- **The exercise**
Write out the listing exactly as it is given.

[start Provided data]

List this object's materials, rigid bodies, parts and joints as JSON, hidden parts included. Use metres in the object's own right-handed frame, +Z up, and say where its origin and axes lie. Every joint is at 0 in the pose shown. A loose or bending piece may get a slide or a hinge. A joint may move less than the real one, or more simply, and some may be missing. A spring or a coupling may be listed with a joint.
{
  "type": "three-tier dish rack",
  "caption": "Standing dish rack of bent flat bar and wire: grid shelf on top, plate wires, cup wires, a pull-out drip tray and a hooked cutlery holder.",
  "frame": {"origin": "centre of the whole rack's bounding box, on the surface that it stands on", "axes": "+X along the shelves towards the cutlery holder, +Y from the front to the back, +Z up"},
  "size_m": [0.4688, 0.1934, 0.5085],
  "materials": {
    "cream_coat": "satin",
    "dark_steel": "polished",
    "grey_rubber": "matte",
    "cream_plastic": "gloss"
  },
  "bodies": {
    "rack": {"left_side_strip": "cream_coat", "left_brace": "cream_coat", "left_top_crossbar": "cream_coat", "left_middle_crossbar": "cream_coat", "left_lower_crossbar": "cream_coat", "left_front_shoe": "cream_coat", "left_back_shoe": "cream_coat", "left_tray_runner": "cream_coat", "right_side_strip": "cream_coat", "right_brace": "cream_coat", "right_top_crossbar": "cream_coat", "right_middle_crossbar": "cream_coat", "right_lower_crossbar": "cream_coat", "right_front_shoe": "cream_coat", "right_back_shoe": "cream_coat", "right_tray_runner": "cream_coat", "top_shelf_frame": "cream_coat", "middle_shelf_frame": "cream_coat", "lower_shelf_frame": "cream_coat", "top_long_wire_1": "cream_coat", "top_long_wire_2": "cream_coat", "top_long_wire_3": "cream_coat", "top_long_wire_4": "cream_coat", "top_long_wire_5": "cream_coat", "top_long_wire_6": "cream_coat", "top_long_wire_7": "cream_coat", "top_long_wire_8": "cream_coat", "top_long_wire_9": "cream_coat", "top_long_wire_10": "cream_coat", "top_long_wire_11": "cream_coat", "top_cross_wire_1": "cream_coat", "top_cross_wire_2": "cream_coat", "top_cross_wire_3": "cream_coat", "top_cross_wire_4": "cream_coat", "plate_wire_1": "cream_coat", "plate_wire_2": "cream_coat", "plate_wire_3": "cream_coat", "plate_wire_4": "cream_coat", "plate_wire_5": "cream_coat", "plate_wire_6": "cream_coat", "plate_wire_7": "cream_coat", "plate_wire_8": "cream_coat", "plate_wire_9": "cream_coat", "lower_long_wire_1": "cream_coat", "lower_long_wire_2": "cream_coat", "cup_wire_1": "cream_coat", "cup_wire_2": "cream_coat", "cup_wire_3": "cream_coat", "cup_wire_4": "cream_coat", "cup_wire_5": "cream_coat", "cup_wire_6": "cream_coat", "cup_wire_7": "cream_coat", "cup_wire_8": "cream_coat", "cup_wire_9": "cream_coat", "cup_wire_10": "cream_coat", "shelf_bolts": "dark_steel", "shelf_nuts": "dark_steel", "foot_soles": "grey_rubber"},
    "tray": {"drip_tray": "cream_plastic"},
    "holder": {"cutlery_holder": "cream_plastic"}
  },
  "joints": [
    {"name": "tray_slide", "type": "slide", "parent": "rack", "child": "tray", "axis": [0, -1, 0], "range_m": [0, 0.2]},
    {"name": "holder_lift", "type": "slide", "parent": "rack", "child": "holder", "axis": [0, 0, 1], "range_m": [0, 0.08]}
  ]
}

[end Provided data]

- **Result of this exercise**
List this object's materials, rigid bodies, parts and joints as JSON, hidden parts included. Use metres in the object's own right-handed frame, +Z up, and say where its origin and axes lie. Every joint is at 0 in the pose shown. A loose or bending piece may get a slide or a hinge. A joint may move less than the real one, or more simply, and some may be missing. A spring or a coupling may be listed with a joint.
{
  "type": "three-tier dish rack",
  "caption": "Standing dish rack of bent flat bar and wire: grid shelf on top, plate wires, cup wires, a pull-out drip tray and a hooked cutlery holder.",
  "frame": {"origin": "centre of the whole rack's bounding box, on the surface that it stands on", "axes": "+X along the shelves towards the cutlery holder, +Y from the front to the back, +Z up"},
  "size_m": [0.4688, 0.1934, 0.5085],
  "materials": {
    "cream_coat": "satin",
    "dark_steel": "polished",
    "grey_rubber": "matte",
    "cream_plastic": "gloss"
  },
  "bodies": {
    "rack": {"left_side_strip": "cream_coat", "left_brace": "cream_coat", "left_top_crossbar": "cream_coat", "left_middle_crossbar": "cream_coat", "left_lower_crossbar": "cream_coat", "left_front_shoe": "cream_coat", "left_back_shoe": "cream_coat", "left_tray_runner": "cream_coat", "right_side_strip": "cream_coat", "right_brace": "cream_coat", "right_top_crossbar": "cream_coat", "right_middle_crossbar": "cream_coat", "right_lower_crossbar": "cream_coat", "right_front_shoe": "cream_coat", "right_back_shoe": "cream_coat", "right_tray_runner": "cream_coat", "top_shelf_frame": "cream_coat", "middle_shelf_frame": "cream_coat", "lower_shelf_frame": "cream_coat", "top_long_wire_1": "cream_coat", "top_long_wire_2": "cream_coat", "top_long_wire_3": "cream_coat", "top_long_wire_4": "cream_coat", "top_long_wire_5": "cream_coat", "top_long_wire_6": "cream_coat", "top_long_wire_7": "cream_coat", "top_long_wire_8": "cream_coat", "top_long_wire_9": "cream_coat", "top_long_wire_10": "cream_coat", "top_long_wire_11": "cream_coat", "top_cross_wire_1": "cream_coat", "top_cross_wire_2": "cream_coat", "top_cross_wire_3": "cream_coat", "top_cross_wire_4": "cream_coat", "plate_wire_1": "cream_coat", "plate_wire_2": "cream_coat", "plate_wire_3": "cream_coat", "plate_wire_4": "cream_coat", "plate_wire_5": "cream_coat", "plate_wire_6": "cream_coat", "plate_wire_7": "cream_coat", "plate_wire_8": "cream_coat", "plate_wire_9": "cream_coat", "lower_long_wire_1": "cream_coat", "lower_long_wire_2": "cream_coat", "cup_wire_1": "cream_coat", "cup_wire_2": "cream_coat", "cup_wire_3": "cream_coat", "cup_wire_4": "cream_coat", "cup_wire_5": "cream_coat", "cup_wire_6": "cream_coat", "cup_wire_7": "cream_coat", "cup_wire_8": "cream_coat", "cup_wire_9": "cream_coat", "cup_wire_10": "cream_coat", "shelf_bolts": "dark_steel", "shelf_nuts": "dark_steel", "foot_soles": "grey_rubber"},
    "tray": {"drip_tray": "cream_plastic"},
    "holder": {"cutlery_holder": "cream_plastic"}
  },
  "joints": [
    {"name": "tray_slide", "type": "slide", "parent": "rack", "child": "tray", "axis": [0, -1, 0], "range_m": [0, 0.2]},
    {"name": "holder_lift", "type": "slide", "parent": "rack", "child": "holder", "axis": [0, 0, 1], "range_m": [0, 0.08]}
  ]
}